Available on DVD: “Pariah”




Sex is a complicated business, love more so. But self is the most inscrutable and convoluted quantity of all, especially when the impulse to love clashes with the need for acceptance.

That’s the message of Pariah, an astute coming-of-age drama from writer-director Dee Rees that looks at an African American kid from Brooklyn who explores her lesbian identity — while her parents are in severe denial.

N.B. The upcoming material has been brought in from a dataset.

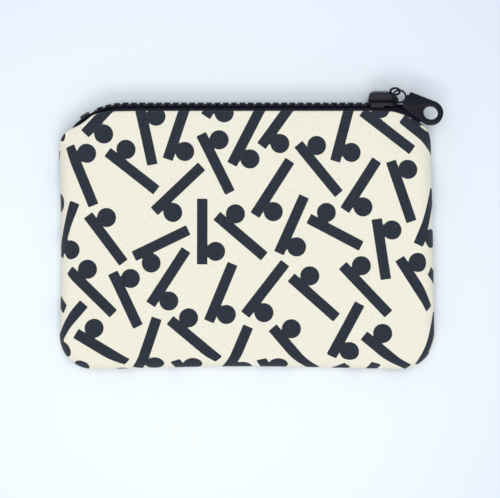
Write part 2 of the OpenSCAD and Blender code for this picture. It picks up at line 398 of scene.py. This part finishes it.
def print_depth(cloth):
    """Distance in millimetres to the nearest printed edge at each cloth point, negative inside the print"""
    points = cloth / MM
    size = np.array(CLOTH)
    depth = np.full(len(points), OFF_PRINT)
    for motif in MOTIFS:
        d = points - motif.at
        d -= size * np.round(d / size)
        c = math.cos(motif.angle)
        s = math.sin(motif.angle)
        u = d[:, 0] * c + d[:, 1] * s
        v = -d[:, 0] * s + d[:, 1] * c
        bar = np.maximum(np.abs(u) - motif.length / 2, np.abs(v) - BAR_W / 2)
        dot_u, dot_v = motif.dot()
        dot = np.hypot(u - dot_u, v - dot_v) - DOT_R
        depth = np.minimum(depth, np.minimum(bar, dot))
    return depth


# ---------------------------------------------------------------- cloth panels

# The back's fold sits higher than the front's, except near the sides.
BACK_HIGHER = 1.9 * MM
BACK_HIGHER_RUN = 14 * MM
SHORTEST_COLUMN = 2 * MM

# The cloth turns in over the fold: round a small roll, no deeper than its share of the room, then inside.
ROLL_R = 0.75 * MM
ROLL_STEPS = 6
ROLL_SHARE = 0.45
ROLL_LEAST = 0.05 * MM
TURNED_IN = 5 * MM

# A drop makes a lining end lower, and the rolled edge takes up some cloth.
DROP_AT_FOLD = 0.8
EDGE_CLOTH = 0.62

LINING_INSET = 1.2 * MM
LINING_DROP = 1.0 * MM
PANEL_CLEAR = 0.1 * MM
BACK_CUT = (0.047, 0.021)
FRONT_CUT = (0.0, 0.0)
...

Mom (Kim Wayans) won’t stop purchasing girly clothes for Alike (Adepero Oduye), determined to strip this smart, poetry-writing 17-year-old of her mannish wardrobe and her peace of mind. Dad (Charles Parnell) willfully misreads every cue his daughter broadcasts, including her vague allusions to a crush on "a friend." In his mind, it must be a boy. She must be straight. She must know nothing, absolutely nothing, about that "women’s club" near the liquor store, and she certainly wouldn’t set foot in it if she did.

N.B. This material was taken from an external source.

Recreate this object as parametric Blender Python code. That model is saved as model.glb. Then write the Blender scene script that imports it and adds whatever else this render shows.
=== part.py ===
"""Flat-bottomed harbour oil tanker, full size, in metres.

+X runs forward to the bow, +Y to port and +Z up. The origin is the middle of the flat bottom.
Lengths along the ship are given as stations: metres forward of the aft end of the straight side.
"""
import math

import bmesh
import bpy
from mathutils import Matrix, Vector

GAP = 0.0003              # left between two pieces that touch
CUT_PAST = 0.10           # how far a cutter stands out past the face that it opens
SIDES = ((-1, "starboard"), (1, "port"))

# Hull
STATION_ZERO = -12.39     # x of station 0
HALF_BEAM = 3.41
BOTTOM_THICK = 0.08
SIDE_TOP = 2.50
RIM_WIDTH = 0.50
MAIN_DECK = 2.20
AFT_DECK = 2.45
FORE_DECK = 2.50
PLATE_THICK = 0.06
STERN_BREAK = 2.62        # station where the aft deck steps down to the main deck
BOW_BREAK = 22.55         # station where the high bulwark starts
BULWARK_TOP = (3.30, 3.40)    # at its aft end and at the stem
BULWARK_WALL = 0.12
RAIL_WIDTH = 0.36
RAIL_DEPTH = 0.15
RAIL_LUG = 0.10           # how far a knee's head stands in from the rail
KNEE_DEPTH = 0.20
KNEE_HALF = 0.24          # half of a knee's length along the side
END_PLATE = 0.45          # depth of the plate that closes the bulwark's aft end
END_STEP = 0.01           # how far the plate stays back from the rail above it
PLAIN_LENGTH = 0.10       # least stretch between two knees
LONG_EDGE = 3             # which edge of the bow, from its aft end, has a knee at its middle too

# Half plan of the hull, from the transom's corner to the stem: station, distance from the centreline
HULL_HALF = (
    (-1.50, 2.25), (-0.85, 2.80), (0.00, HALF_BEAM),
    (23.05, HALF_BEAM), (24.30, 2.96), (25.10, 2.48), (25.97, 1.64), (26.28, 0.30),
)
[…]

Alike’s story is a painful one — in all the usual ways, expressing all the usual agonies surrounding love and teenagers. The potential for melodramatic overstatement is huge. But except for one or two scenes of ritualized family quarreling, which follow a dog-eared script, Rees avoids the pitfalls of soapy domestic confrontation and instead homes in on Alike’s quiet strength.

There we find, in Oduye’s composed performance, a splash of determination and humor alongside the inevitable swells of yearning. In one memorably funny (and unexpectedly touching) sequence, she straps on a rubber phallus for a night at the club. But it pinches, it feels awkward, and as she removes it later on, it’s obvious that she’s shedding something else, too, something much more burdensome and useless: falsehood. Coming out as a lesbian is not the same as becoming a man. It’s a process of reduction and revelation, not contrivance and disguise.

Pariah benefits from solid performances among its young cast — look for Pernell Walker as Alike’s out-and-happy best friend — and warm, lucid camerawork from cinematographer Bradford Young. The film benefits most of all from Rees’ careful screenplay, which dances that shifting line between fear and emergent hope. One of Alike’s poems says it best: "Even breaking is opening. And I am broken. I am open."